* begin SOURCE RECORDS *
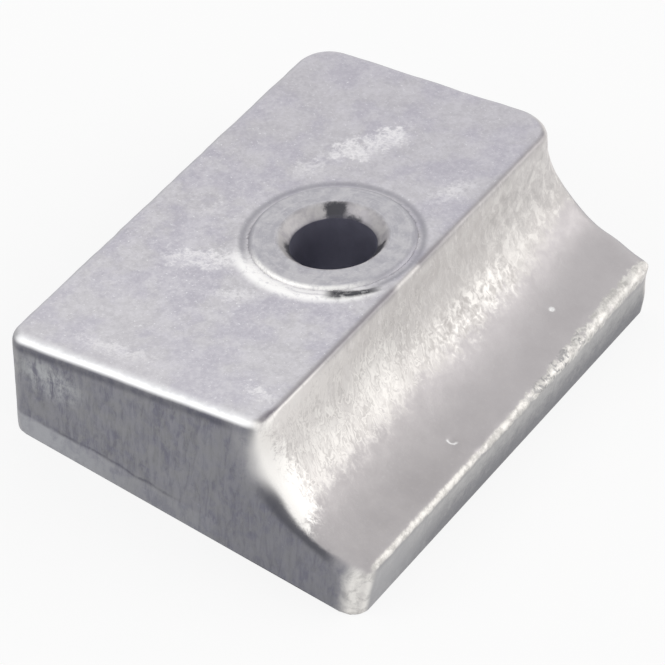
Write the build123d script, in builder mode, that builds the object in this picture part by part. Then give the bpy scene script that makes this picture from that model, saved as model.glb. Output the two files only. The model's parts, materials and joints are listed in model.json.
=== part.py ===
"""Wedge-shaped sacrificial anode with a cast-in steel bush for one mounting bolt.

Frame: millimetres, +Z up. The mounting face lies in the XY plane, and the bolt axis crosses it at the
origin. +X runs from the square heel to the thin lip and Y along the cove. The plateau on top is tilted
about Y by the wedge angle; the bolt axis, the heel, the shoulder wall and the bush are square to it.
"""

import os
from math import cos, radians, sin

from build123d import *

# Block
block_length = 58.0  # along the cove, end to end
wedge_angle = 12.0  # between the plateau and the mounting face, degrees
axis_height = 16.5  # mounting face to plateau, along the bolt axis
heel_reach = 20.6  # bolt axis to heel, along the plateau
shoulder_reach = 10.0  # bolt axis to the wall under the shoulder, along the plateau
lip_reach = 20.5  # bolt axis to the lip's outer face, along the mounting face
lip_height = 6.3  # thickness of the lip
cove_radius = 11.4  # hollow between the shoulder wall and the lip

# Rounded edges of the casting
heel_foot_radius = 1.8  # upright heel corners where the bolt axis meets the mounting face
heel_top_radius = 3.0  # the same corners at the plateau
lip_corner_radius = 2.0  # upright corners of the lip
shoulder_corner_radius = 4.2  # corners of the plateau over the cove
plateau_edge_radius = 1.2  # all round the plateau
cove_edge_radius = 1.2  # ends of the cove and round the lip

# Bush and bore
bore_diameter = 9.0  # clearance for an M8 bolt
bush_diameter = 17.4
bush_stand = 0.35  # bush face above the plateau
bush_rim_radius = 0.7
bore_chamfer = 1.15

# Planes and axis of the tilted features
wedge = radians(wedge_angle)
foot_plane = Plane.XY.rotated((0, -wedge_angle, 0))
plateau_plane = foot_plane.offset(axis_height)
bush_plane = plateau_plane.offset(bush_stand)
bolt_axis = Axis(foot_plane.origin, foot_plane.z_dir)


def in_profile(along, up):
    """XZ place of a point given along the plateau and up the bolt axis, from the origin."""
    return (along * cos(wedge) - up * sin(wedge), along * sin(wedge) + up * cos(wedge))


# Driven places of the profile
cove_start_up = (lip_height + cove_radius - (shoulder_reach + cove_radius) * sin(wedge)) / cos(wedge)
cove_start = in_profile(shoulder_reach, cove_start_up)
cove_end = (in_profile(shoulder_reach + cove_radius, cove_start_up)[0], lip_height)
heel_foot = (-heel_reach / cos(wedge), 0)
shoulder_wall = axis_height - cove_start_up  # straight wall over the cove
plateau_rounding = min(plateau_edge_radius, 0.6 * shoulder_wall)
shoulder_rounding = min(shoulder_corner_radius, cove_edge_radius + 1.1 * shoulder_wall)

# What the rounded corners leave out. Each is lofted to widen towards the plateau, and both of its
# ends are tangent to the two faces that meet at the corner.
with BuildPart() as shoulder_reliefs:
    for plane, radius in (
        (foot_plane.offset(cove_start_up), cove_edge_radius),
        (plateau_plane, shoulder_rounding),
    ):
        with BuildSketch(plane):
            with Locations((shoulder_reach - radius, block_length / 2 - radius)):
                Rectangle(2 * radius, 2 * radius, align=(Align.MIN, Align.MIN))
                Circle(radius, mode=Mode.SUBTRACT)
    loft()
    mirror(about=Plane.XZ)

with BuildPart() as heel_reliefs:
    for plane, radius in ((foot_plane, heel_foot_radius), (plateau_plane, heel_top_radius)):
        with BuildSketch(plane):
            with Locations((radius - heel_reach, block_length / 2 - radius)):
                Rectangle(2 * radius, 2 * radius, align=(Align.MAX, Align.MIN))
                Circle(radius, mode=Mode.SUBTRACT)
    loft()
    mirror(about=Plane.XZ)

with BuildPart() as anode_block:
    with BuildSketch(Plane.XZ):
        with BuildLine():
            Polyline(
                cove_end,
                (lip_reach, lip_height),
                (lip_reach, 0),
                heel_foot,
                in_profile(-heel_reach, axis_height),
                in_profile(shoulder_reach, axis_height),
                cove_start,
            )
            RadiusArc(cove_start, cove_end, -cove_radius)
        make_face()
    extrude(amount=block_length / 2, both=True)

    # The cove's ends, the lip's ends and its outer edge are one tangent run once the lip's
    # corners are round, so one fillet takes them all.
    fillet(anode_block.edges().filter_by(Axis.Z), radius=lip_corner_radius)
    cove_ends = anode_block.edges().filter_by(GeomType.CIRCLE).sort_by(SortBy.RADIUS)[-2:]
    fillet(cove_ends, radius=cove_edge_radius)

    add(shoulder_reliefs.part, mode=Mode.SUBTRACT)
    add(heel_reliefs.part, mode=Mode.SUBTRACT)
    fillet(anode_block.faces().sort_by(bolt_axis)[-1].edges(), radius=plateau_rounding)

    # Seat that the zinc leaves round the bush
    with BuildSketch(foot_plane):
        Circle(bush_diameter / 2)
    extrude(amount=axis_height + bush_stand, both=True, mode=Mode.SUBTRACT)
anode_block.part.label = "anode_block"

with BuildPart() as insert_bush:
    with BuildSketch(bush_plane):
        Circle(bush_diameter / 2)
    extrude(amount=-2 * axis_height)
    fillet(insert_bush.faces().sort_by(bolt_axis)[-1].edges(), radius=bush_rim_radius)
    with BuildSketch(bush_plane):
        Circle(bore_diameter / 2)
    extrude(amount=-2 * axis_height, mode=Mode.SUBTRACT)
    mouth = insert_bush.faces().sort_by(bolt_axis)[-1].edges().sort_by(SortBy.RADIUS)[0]
    chamfer(mouth, length=bore_chamfer)
    split(bisect_by=Plane.XY, keep=Keep.TOP)
insert_bush.part.label = "insert_bush"

os.makedirs("parts", exist_ok=True)
for node in (anode_block, insert_bush):
    export_step(node.part, f"parts/{node.part.label}.step")
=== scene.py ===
"""Looks of the sacrificial anode: a cast zinc block on a pale studio floor.

Both pieces are modelled from their sizes. The block is the zero level of a distance function, with the
uneven edges, the swell of zinc round the bush and the nicks of the real casting, and the bush is turned.
Lengths of the shape are in millimetres in the part's own frame and become metres when a mesh is made.
"""

import json
import math

import bpy
import numpy as np
from mathutils import Matrix, Vector


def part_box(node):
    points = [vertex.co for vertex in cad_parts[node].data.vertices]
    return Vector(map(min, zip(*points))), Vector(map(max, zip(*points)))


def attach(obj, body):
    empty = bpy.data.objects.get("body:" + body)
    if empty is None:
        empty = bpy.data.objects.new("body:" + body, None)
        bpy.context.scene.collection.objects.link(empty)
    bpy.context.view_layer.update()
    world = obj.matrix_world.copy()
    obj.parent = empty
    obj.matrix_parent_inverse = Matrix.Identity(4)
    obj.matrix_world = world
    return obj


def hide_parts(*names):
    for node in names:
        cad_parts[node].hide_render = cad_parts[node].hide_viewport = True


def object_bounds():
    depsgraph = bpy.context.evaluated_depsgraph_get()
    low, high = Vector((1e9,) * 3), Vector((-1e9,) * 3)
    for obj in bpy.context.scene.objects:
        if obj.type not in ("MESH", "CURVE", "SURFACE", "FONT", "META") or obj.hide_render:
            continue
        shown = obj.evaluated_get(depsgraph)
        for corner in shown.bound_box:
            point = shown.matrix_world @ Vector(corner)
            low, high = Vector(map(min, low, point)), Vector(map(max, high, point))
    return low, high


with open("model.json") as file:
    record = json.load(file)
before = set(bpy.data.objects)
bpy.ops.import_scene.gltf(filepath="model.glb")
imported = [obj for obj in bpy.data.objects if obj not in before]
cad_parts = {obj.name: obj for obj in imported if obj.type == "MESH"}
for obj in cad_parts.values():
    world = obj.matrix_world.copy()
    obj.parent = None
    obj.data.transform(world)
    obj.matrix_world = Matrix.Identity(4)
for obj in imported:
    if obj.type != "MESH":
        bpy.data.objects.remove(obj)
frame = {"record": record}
cad_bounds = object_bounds()

MM = 0.001

# ---------------------------------------------------------------- sizes of the part, in millimetres
mounts = {mount["name"]: mount for mount in frame["record"]["mounts"]}
cad_low, cad_high = (np.array(corner) / MM for corner in cad_bounds)
block_low, block_high = (np.array(corner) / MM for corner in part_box("anode_block"))
bolt = np.array(mounts["bolt_bore"]["axis"])
WEDGE = math.atan2(-bolt[0], bolt[2])
BORE_R = mounts["bolt_bore"]["dims"]["r_mm"]
BUSH_TOP = float(np.dot(bolt, np.array(mounts["bush_face"]["pos_m"]) / MM))
LENGTH = block_high[1] - block_low[1]
LIP_REACH = block_high[0]
LIP_HEIGHT = 6.3
BUSH_STAND = 0.35
PLATEAU = BUSH_TOP - BUSH_STAND
HEEL_REACH = 20.6
SHOULDER_REACH = 10.0
COVE_R = 11.4
BUSH_R = 8.7
BUSH_RIM_R = 0.7
BORE_CHAMFER = 1.15

# Centre of the cove's round part: along the plateau and up the bolt's axis, and in X and Z
COS, SIN = math.cos(WEDGE), math.sin(WEDGE)
COVE_ALONG = SHOULDER_REACH + COVE_R
COVE_UP = (LIP_HEIGHT + COVE_R - COVE_ALONG * SIN) / COS
COVE_X = COVE_ALONG * COS - COVE_UP * SIN
COVE_Z = COVE_ALONG * SIN + COVE_UP * COS

# Rounded edges. The upright corners differ from one end of the casting to the other.
HEEL_FOOT_R = 1.8
HEEL_TOP_R = 4.0
NEAR_HEEL_FOOT_R = 1.1
NEAR_HEEL_TOP_R = 2.3
LIP_FOOT_R = 2.2
LIP_CORNER_R = 2.8
FAR_LIP_CORNER_R = 3.6
COVE_EDGE_R = 1.6
SHOULDER_CORNER_R = 4.5
NEAR_CORNER_R = 1.9
PLATEAU_EDGE_R = 1.4
SHOULDER_EDGE_R = 0.5
LIP_EDGE_R = 0.9
FOOT_EDGE_R = 0.15
SEAT_EDGE_R = 0.12

# How much higher the lip stands at its far end than at its middle, and where it starts to rise
FAR_RISE = 1.15
RISE_START = 4.0

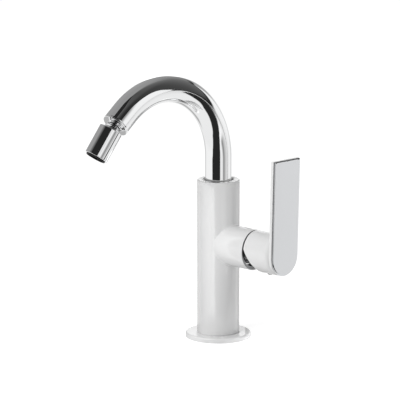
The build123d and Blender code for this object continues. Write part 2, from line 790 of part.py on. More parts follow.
* end SOURCE RECORDS *
Look at the material above and copy, word for word, its lines from the first through the one containing "from build123d import *".

WRITTEN SOLUTION:
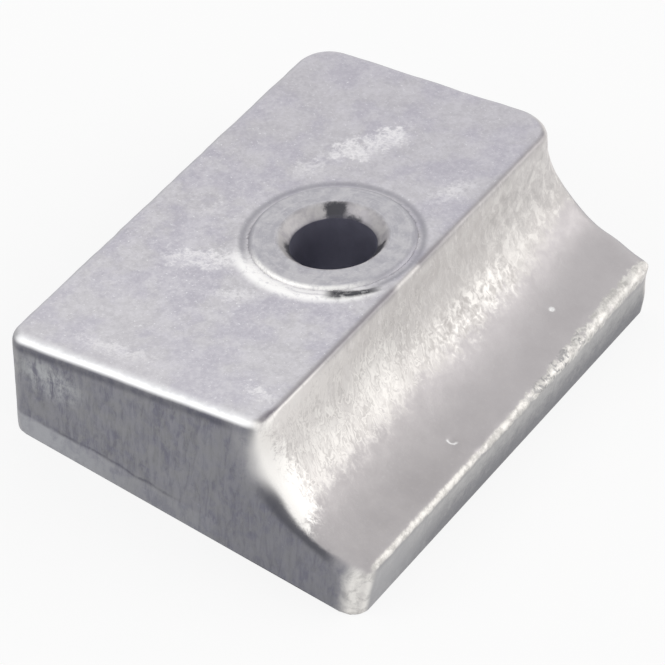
Write the build123d script, in builder mode, that builds the object in this picture part by part. Then give the bpy scene script that makes this picture from that model, saved as model.glb. Output the two files only. The model's parts, materials and joints are listed in model.json.
=== part.py ===
"""Wedge-shaped sacrificial anode with a cast-in steel bush for one mounting bolt.

Frame: millimetres, +Z up. The mounting face lies in the XY plane, and the bolt axis crosses it at the
origin. +X runs from the square heel to the thin lip and Y along the cove. The plateau on top is tilted
about Y by the wedge angle; the bolt axis, the heel, the shoulder wall and the bush are square to it.
"""

import os
from math import cos, radians, sin

from build123d import *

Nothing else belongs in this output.